» **Task input**:
--- BEGIN ---

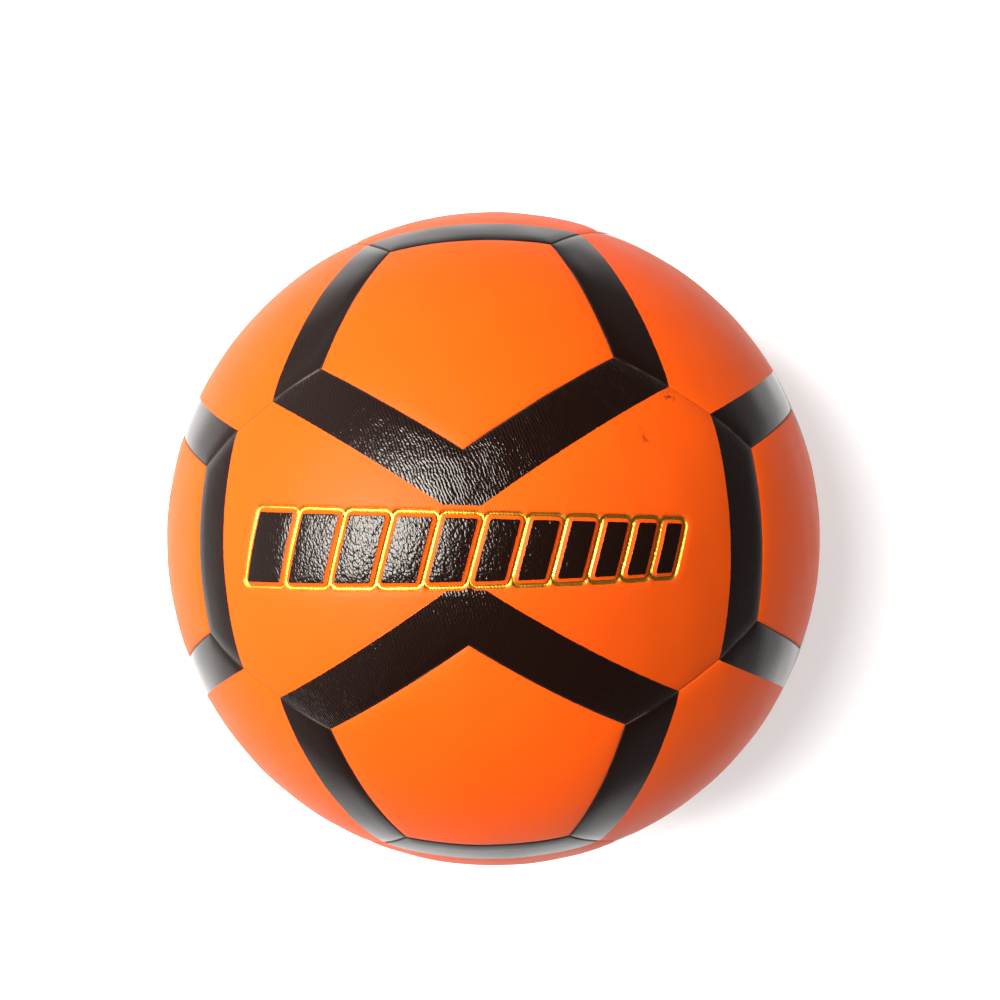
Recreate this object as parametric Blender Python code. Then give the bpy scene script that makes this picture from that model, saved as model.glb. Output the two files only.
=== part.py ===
"""Size 5 soccer ball, built the way a sewn panel ball is built.

The cover is a truncated icosahedron drawn on a sphere: twelve pentagons and twenty hexagons.
Twelve of the hexagons are cut in pairs, as six double panels with no seam across the middle,
so the cover has twenty-six panels. Each panel has a turned-in flange along its seams and a
cloth lining behind it. One sewing thread runs behind every seam. Inside lies an inflated
bladder with its valve, a reinforcing patch round the valve and a balance patch opposite it.

The origin is the ball's centre. The emblem panel faces +Z and the valve faces +Y.
"""
import math
from itertools import pairwise

import bmesh
import bpy
from mathutils import Matrix, Vector

# Driving dimensions, in metres.
CIRCUMFERENCE = 0.690            # size 5 balls measure 0.680 to 0.700
BALL_RADIUS = CIRCUMFERENCE / (2.0 * math.pi)

SEAM_GAP = 0.0003                # left between neighbouring panels
SHOULDER_WIDTH = 0.0028          # the panel's face rolls over into the seam across this width
SHOULDER_DROP = 0.0008
COVER_THICKNESS = 0.0022         # synthetic leather and its foam backing
LINING_GAP = 0.0003
LINING_THICKNESS = 0.0008        # four plies of cloth
FLANGE_DEPTH = COVER_THICKNESS + LINING_GAP + LINING_THICKNESS
FLANGE_THICKNESS = 0.0012

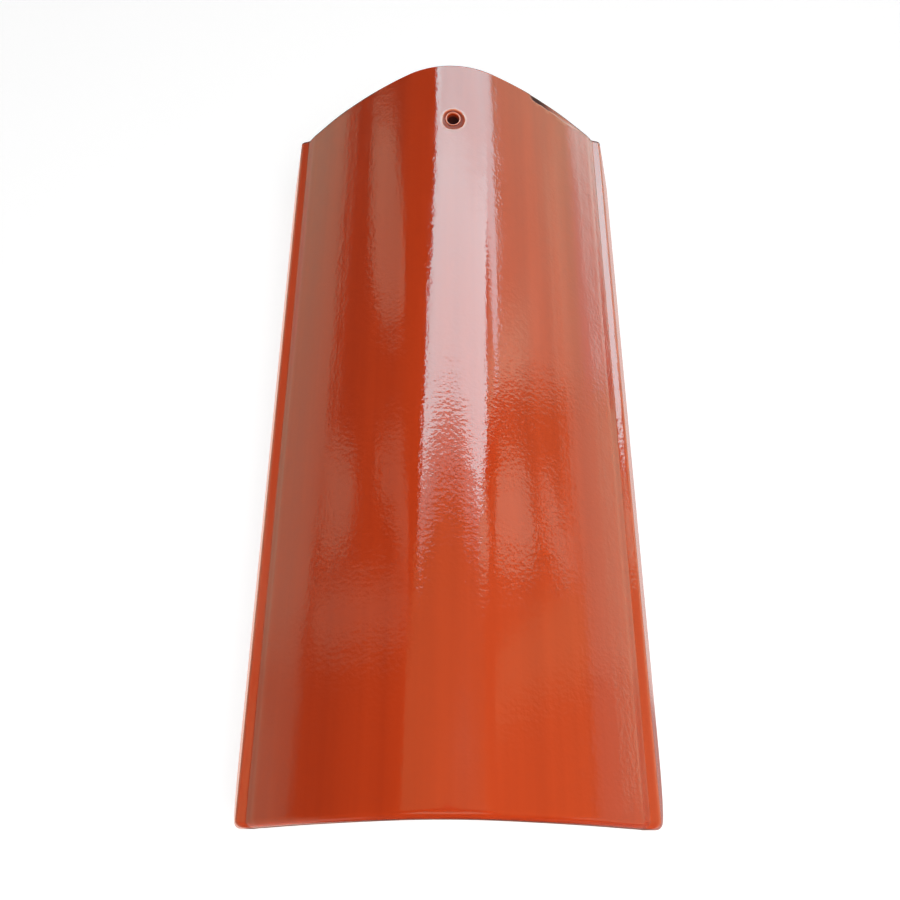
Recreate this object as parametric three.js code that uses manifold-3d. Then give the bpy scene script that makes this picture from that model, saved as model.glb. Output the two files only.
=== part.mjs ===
import * as THREE from "three";
import { mergeVertices } from "three/addons/utils/BufferGeometryUtils.js";
import Module from "manifold-3d";

// Verge tile: one fired clay hood that caps the edge of a pitched roof.
// X runs across the tile, +Y along it towards the nailed head, +Z up.
// The origin is on the plane of the feet, under the middle of the tile.
// Lengths are in millimetres and angles in degrees.

// Overall sizes
const tileLength = 420;
const tileWidth = 220; // across the outer edges of the two feet
const wall = 12;
const endRounding = 2; // on every edge of the two end faces

// Hood: a round crown, a slightly bulging flank each side and a steeper skirt below it
const crownRadius = 52;
const crownPitch = 29; // where the crown meets the flank
const crownStraight = 0.8; // between the arc of the crown and the arc of the haunch
const haunchRadius = 240;
const flankPitch = 38.2;
const skirtPitch = 44.5;
const skirtWidth = 18.4; // sideways, from the knee to the crease
const kneeRadius = 30;

// Crease and ledge between the skirt and the leg
const creaseDrop = 4.5;
const creaseRun = 3.8;
const creaseLipRadius = 4;
const creaseRootRadius = 1.2;
const ledgeWidth = 9; // sideways, from the crease to the shoulder
const ledgePitch = 15;
const shoulderRadius = 2.4;

// Legs
const legHeight = 51.75; // from the feet to the crease
const legSplay = 11.6; // sideways, from the shoulder out to the foot
const innerBendRadius = 12;
const noseCornerRadius = 38; // lower corner of each leg at the nose end

// Nail hole near the head, slightly off the centre line, with a sunk seat
const nailFromHead = 44;
const nailOffset = 2.2;
const nailHoleWidth = 7;
const nailHoleLength = 8.6;
const nailSeatMargin = 3.6;
const nailSeatDepth = 1;
const nailHoleShift = 1.6; // towards the head, from the middle of the seat

// Fineness of the facets, and how far a cutter reaches past what it cuts
const arcStep = THREE.MathUtils.degToRad(4);
const ovalSegments = 12;
const endRoundingSegments = 3;
const cutMargin = 10;

function slope(pitch) {
  return Math.tan(THREE.MathUtils.degToRad(pitch));
}

// Outer corners of the section's right half, from the foot up to the gable
const creaseHalfWidth = tileWidth / 2 - legSplay - ledgeWidth;
const footCorner = new THREE.Vector2(tileWidth / 2, 0);
const creaseTop = new THREE.Vector2(creaseHalfWidth, legHeight);
const creaseRoot = new THREE.Vector2(creaseHalfWidth + creaseRun, legHeight - creaseDrop);
const shoulder = new THREE.Vector2(
  creaseHalfWidth + ledgeWidth,
  creaseRoot.y - (ledgeWidth - creaseRun) * slope(ledgePitch)
);
const knee = new THREE.Vector2(
  creaseHalfWidth - skirtWidth,
  legHeight + skirtWidth * slope(skirtPitch)
);
const haunchTurn = THREE.MathUtils.degToRad(flankPitch - crownPitch);
const haunchSetback = haunchRadius * Math.tan(haunchTurn / 2);
const crownSlant = crownRadius * slope(crownPitch) + crownStraight + haunchSetback;
const haunchHalfWidth = crownSlant * Math.cos(THREE.MathUtils.degToRad(crownPitch));
const haunch = new THREE.Vector2(
  haunchHalfWidth,
  knee.y + (knee.x - haunchHalfWidth) * slope(flankPitch)
);
const gable = new THREE.Vector2(0, haunch.y + haunch.x * slope(crownPitch));
const crownTop = gable.y - crownRadius * (1 / Math.cos(THREE.MathUtils.degToRad(crownPitch)) - 1);

// A straight line of the outer section, moved inwards by the wall thickness
function innerLine(lower, upper) {
  const direction = upper.clone().sub(lower).normalize();
  const inwards = new THREE.Vector2(-direction.y, direction.x);
  return { point: lower.clone().addScaledVector(inwards, wall), direction };
}

function crossing(first, second) {
  const gap = second.point.clone().sub(first.point);
  const along = gap.cross(second.direction) / first.direction.cross(second.direction);
  return first.point.clone().addScaledVector(first.direction, along);
}

// Inner corners of the right half, on lines parallel to the outer ones
const innerLeg = innerLine(footCorner, shoulder);
const innerSkirt = innerLine(creaseTop, knee);
const innerFlank = innerLine(knee, haunch);
const innerCrown = innerLine(haunch, gable);
const groundLine = { point: new THREE.Vector2(0, 0), direction: new THREE.Vector2(1, 0) };
const middleLine = { point: new THREE.Vector2(0, 0), direction: new THREE.Vector2(0, 1) };
const innerFoot = crossing(innerLeg, groundLine);
const innerBend = crossing(innerLeg, innerSkirt);
const innerKnee = crossing(innerSkirt, innerFlank);
const innerHaunch = crossing(innerFlank, innerCrown);
const innerGable = crossing(innerCrown, middleLine);

// The points of an arc of the given radius in place of one corner
function roundedCorner(before, corner, after, radius) {
  const arriving = corner.clone().sub(before).normalize();
  const leaving = after.clone().sub(corner).normalize();
  const turn = Math.atan2(arriving.cross(leaving), arriving.dot(leaving));
  const setback = radius * Math.tan(Math.abs(turn) / 2);
  const start = corner.clone().addScaledVector(arriving, -setback);
  const towardsCentre = new THREE.Vector2(-arriving.y, arriving.x).multiplyScalar(Math.sign(turn));
  const centre = start.clone().addScaledVector(towardsCentre, radius);
  const steps = Math.max(1, Math.ceil(Math.abs(turn) / arcStep));
  return Array.from({ length: steps + 1 }, (_, step) =>
    start.clone().rotateAround(centre, (turn * step) / steps)
  );
}

function roundedOutline(corners) {
  return corners.flatMap(({ at, radius }, index) => {
    if (radius === 0) return [at];
    const before = corners[(index + corners.length - 1) % corners.length].at;
    const after = corners[(index + 1) % corners.length].at;
    return roundedCorner(before, at, after, radius);
  });
}

function mirrored(corners) {
  return corners
    .map(({ at, radius }) => ({ at: new THREE.Vector2(-at.x, at.y), radius }))
    .reverse();
}

// The whole section, anticlockwise from the right foot over the crown and back inside
function hoodSection() {
  const outerRight = [
    { at: footCorner, radius: 0 },
    { at: shoulder, radius: shoulderRadius },
    { at: creaseRoot, radius: creaseRootRadius },
    { at: creaseTop, radius: creaseLipRadius },
    { at: knee, radius: kneeRadius },
    { at: haunch, radius: haunchRadius },
  ];
  const innerRight = [
    { at: innerHaunch, radius: haunchRadius - wall },
    { at: innerKnee, radius: kneeRadius - wall },
    { at: innerBend, radius: innerBendRadius },
    { at: innerFoot, radius: 0 },
  ];
  return new THREE.Shape(
    roundedOutline([
      ...outerRight,
      { at: gable, radius: crownRadius },
      ...mirrored(outerRight),
      ...mirrored(innerRight),
      { at: innerGable, radius: crownRadius - wall },
      ...innerRight,
    ])
  );
}

// The section drawn out along Y, with both ends rounded into the material
function hoodGeometry() {
  const depth = tileLength - 2 * endRounding;
  const geometry = new THREE.ExtrudeGeometry(hoodSection(), {
    depth,
    steps: 1,
    bevelEnabled: true,
    bevelThickness: endRounding,
    bevelSize: endRounding,
    bevelOffset: -endRounding,
    bevelSegments: endRoundingSegments,
  });
  geometry.translate(0, 0, -depth / 2);
  geometry.rotateX(Math.PI / 2);
  return geometry;
}

// What is cut away under the nose end: the square corner outside a quarter circle
function noseCornerGeometry() {
  const cutWidth = tileWidth + 2 * cutMargin;
  const corner = new THREE.Shape();
  corner.moveTo(-cutMargin, -cutMargin);
  corner.lineTo(noseCornerRadius, -cutMargin);
  corner.lineTo(noseCornerRadius, 0);
  corner.absarc(noseCornerRadius, noseCornerRadius, noseCornerRadius, -Math.PI / 2, -Math.PI, true);
  corner.lineTo(-cutMargin, noseCornerRadius);
  corner.closePath();
  const geometry = new THREE.ExtrudeGeometry(corner, {
    depth: cutWidth,
    bevelEnabled: false,
    curveSegments: ovalSegments,
  });
  geometry.translate(0, 0, -cutWidth / 2);
  geometry.rotateX(Math.PI / 2);
  geometry.rotateZ(Math.PI / 2);
  geometry.translate(0, -tileLength / 2, 0);
  return geometry;
}

// An upright oval plug at the nail hole, from the given height to above the crown
function nailPlugGeometry(width, length, bottom, shift) {
  const oval = new THREE.Shape();
  oval.absellipse(0, 0, width / 2, length / 2, 0, 2 * Math.PI);
  const geometry = new THREE.ExtrudeGeometry(oval, {
    depth: crownTop + cutMargin - bottom,
    bevelEnabled: false,
    curveSegments: ovalSegments,
  });
  geometry.translate(nailOffset, tileLength / 2 - nailFromHead + shift, bottom);
  return geometry;
}

const solids = await Module();
solids.setup();

function toSolid(geometry) {
  const bare = geometry.clone();
  bare.deleteAttribute("normal");
  bare.deleteAttribute("uv");
  const merged = mergeVertices(bare);
  return new solids.Manifold(
    new solids.Mesh({
      numProp: 3,
      vertProperties: new Float32Array(merged.attributes.position.array),
      triVerts: new Uint32Array(merged.index.array),
    })
  );
}

function toGeometry(solid) {
  const mesh = solid.getMesh();
  const geometry = new THREE.BufferGeometry();
  geometry.setAttribute("position", new THREE.BufferAttribute(mesh.vertProperties, 3));
  geometry.setIndex(new THREE.BufferAttribute(mesh.triVerts, 1));
  geometry.computeVertexNormals();
  return geometry;
}

function tileGeometry() {
  const nailSeatWidth = nailHoleWidth + 2 * nailSeatMargin;
  const nailSeatLength = nailHoleLength + 2 * nailSeatMargin;
  const holeBottom = crownTop - wall - cutMargin;
  const nailHole = nailPlugGeometry(nailHoleWidth, nailHoleLength, holeBottom, nailHoleShift);
  const nailSeat = nailPlugGeometry(nailSeatWidth, nailSeatLength, crownTop - nailSeatDepth, 0);
  return toGeometry(
    toSolid(hoodGeometry())
      .subtract(toSolid(noseCornerGeometry()))
      .subtract(toSolid(nailHole))
      .subtract(toSolid(nailSeat))
  );
}

const glazedClay = new THREE.MeshStandardMaterial({ color: 0xb8401c, roughness: 0.12, metalness: 0 });
const vergeTile = new THREE.Mesh(tileGeometry(), glazedClay);
vergeTile.name = "verge_tile";

const tile = new THREE.Group();
tile.add(vergeTile);

export default tile;
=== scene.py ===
import math

import bmesh
import bpy
from mathutils import Euler, Matrix, Vector, noise


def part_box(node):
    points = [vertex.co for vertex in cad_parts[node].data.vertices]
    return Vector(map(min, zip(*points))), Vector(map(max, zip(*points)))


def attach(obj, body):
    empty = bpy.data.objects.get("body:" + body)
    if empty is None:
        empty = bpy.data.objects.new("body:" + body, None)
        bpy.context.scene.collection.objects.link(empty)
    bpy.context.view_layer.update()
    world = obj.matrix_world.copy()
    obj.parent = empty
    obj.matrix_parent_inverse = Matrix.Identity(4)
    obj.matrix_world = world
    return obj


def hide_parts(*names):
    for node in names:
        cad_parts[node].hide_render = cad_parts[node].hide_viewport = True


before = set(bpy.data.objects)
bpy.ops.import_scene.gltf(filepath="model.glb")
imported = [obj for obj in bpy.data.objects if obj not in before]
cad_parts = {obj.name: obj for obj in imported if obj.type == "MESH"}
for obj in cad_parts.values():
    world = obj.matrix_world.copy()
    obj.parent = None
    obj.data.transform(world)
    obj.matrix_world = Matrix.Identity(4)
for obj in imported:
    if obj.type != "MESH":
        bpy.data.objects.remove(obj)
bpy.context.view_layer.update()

# Sizes in metres and angles in degrees, in the frame's own axes:
# X across the tile, +Y towards the nailed head, +Z up, origin under its middle.

NODE = "verge_tile"
LOW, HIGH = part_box(NODE)
HALF_WIDTH = HIGH.x
NOSE_Y = LOW.y
HEAD_Y = HIGH.y
CROWN_TOP = HIGH.z

MM = 0.001
WALL = 12 * MM
CROWN_RADIUS = 52 * MM
CROWN_PITCH = 29
CROWN_STRAIGHT = 0.8 * MM
FLANK_RADIUS = 240 * MM
FLANK_PITCH = 38.2
SKIRT_PITCH = 44.5
KNEE_RADIUS = 200 * MM
CREASE_DROP = 4.5 * MM
CREASE_RUN = 3.8 * MM
LIP_RADIUS = 4 * MM
ROOT_RADIUS = 1.2 * MM
LEDGE_WIDTH = 9 * MM
LEDGE_PITCH = 15
SHOULDER_RADIUS = 2.4 * MM
LEG_HEIGHT = 51.75 * MM
LEG_SPLAY = 11.6 * MM
INNER_BEND_RADIUS = 12 * MM
NOSE_CORNER = 38 * MM
HEAD_CORNER = 5 * MM
NOSE_ROUND = 3.4 * MM
HEAD_ROUND = 1.2 * MM
FOOT_ROUND = 2.6 * MM

# Broken glaze along the head's edge, by distance across the outer skin from the crown; its near-black
# is partly the bare body and partly painted shade, and its lip gets a painted highlight
CHIP_START = 54 * MM
CHIP_RISE = 3 * MM
CHIP_FALL = 25 * MM
CHIP_STOP = 108 * MM
CHIP_DARK_STOP = 84 * MM
CHIP_DARK_FADE = 22 * MM
CHIP_WIDTH = 4.0 * MM
CHIP_STEP = 0.9 * MM
CHIP_DEPTH = 0.3 * MM
CHIP_LIP = 0.9 * MM
CHIP_LEAST = 0.15
CHIP_WIGGLE = 0.35
CHIP_WIGGLE_LENGTH = 7 * MM
CHIP_SEED = 3.7

# Painted shade: a dark line along the head's edge, on both flanks
HEAD_SHADE_START = 44 * MM
HEAD_SHADE_FADE = 12 * MM
HEAD_SHADE_WIDTH = 1.7 * MM
HEAD_SHADE_SOFT = 0.4
HEAD_SHADE_DARKNESS = 0.85

# Painted shade: how dark the glaze gets before it stops on the end faces and under the feet
RIM_SHADE = 0.4

# Painted highlight: how much lighter the glaze is painted on the edges along the tile
LIP_HIGHLIGHT = 0.12
LEDGE_HIGHLIGHT = 0.12
SHOULDER_HIGHLIGHT = 0.5

# Slow hollows of the hand-finished skin: broad ones, and fine ones on top of them
HOLLOW_STRETCH = 0.55
BROAD_HOLLOW = 0.14 * MM
BROAD_LENGTH = 42 * MM
BROAD_SEED = Vector((7.1, 0.0, 2.0))
FINE_HOLLOW = 0.035 * MM
FINE_LENGTH = 15 * MM
FINE_SEED = Vector((0.0, 4.2, 9.0))

# Nail hole: a shallow oval dish with a low lip round the bore
NAIL_X = 2.2 * MM
NAIL_Y = HEAD_Y - 44 * MM
HOLE_HALF = Vector((3.5, 4.2)) * MM
HOLE_SHIFT = Vector((-0.2, 1.6)) * MM
SEAT_HALF = Vector((6.6, 7.4)) * MM
SEAT_DEPTH = 1.5 * MM
SEAT_WALL = 2.4 * MM
SEAT_RIM_ROUND = 1.6 * MM
SEAT_RIM_REACH = 1.3 * MM
SEAT_SURROUND = 1.0 * MM
# Painted shade on the seat's sloping wall
SEAT_SHADE = 0.55
HOLE_LIP = 0.6 * MM
HOLE_LIP_FOOT = 1.2 * MM
HOLE_LIP_FOOT_RISE = 0.6
HOLE_RIM_ROUND = 0.8 * MM
HOLE_RAGGED = 0.03
HOLE_RAGGED_SCALE = 1.7
HOLE_RAGGED_SEED = 5.0
PATCH_HALF = 12 * MM

# Shape of the seat's wall: shares of its width, and how much of its fall is done there
SEAT_WALL_FALL = ((0.35, 0.45), (0.7, 0.8), (0.9, 0.95), (1.0, 1.0))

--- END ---

» **Challenge**: List all lines in the material containing the string "points".

» **Result of this task**:
// The points of an arc of the given radius in place of one corner
    points = [vertex.co for vertex in cad_parts[node].data.vertices]
    return Vector(map(min, zip(*points))), Vector(map(max, zip(*points)))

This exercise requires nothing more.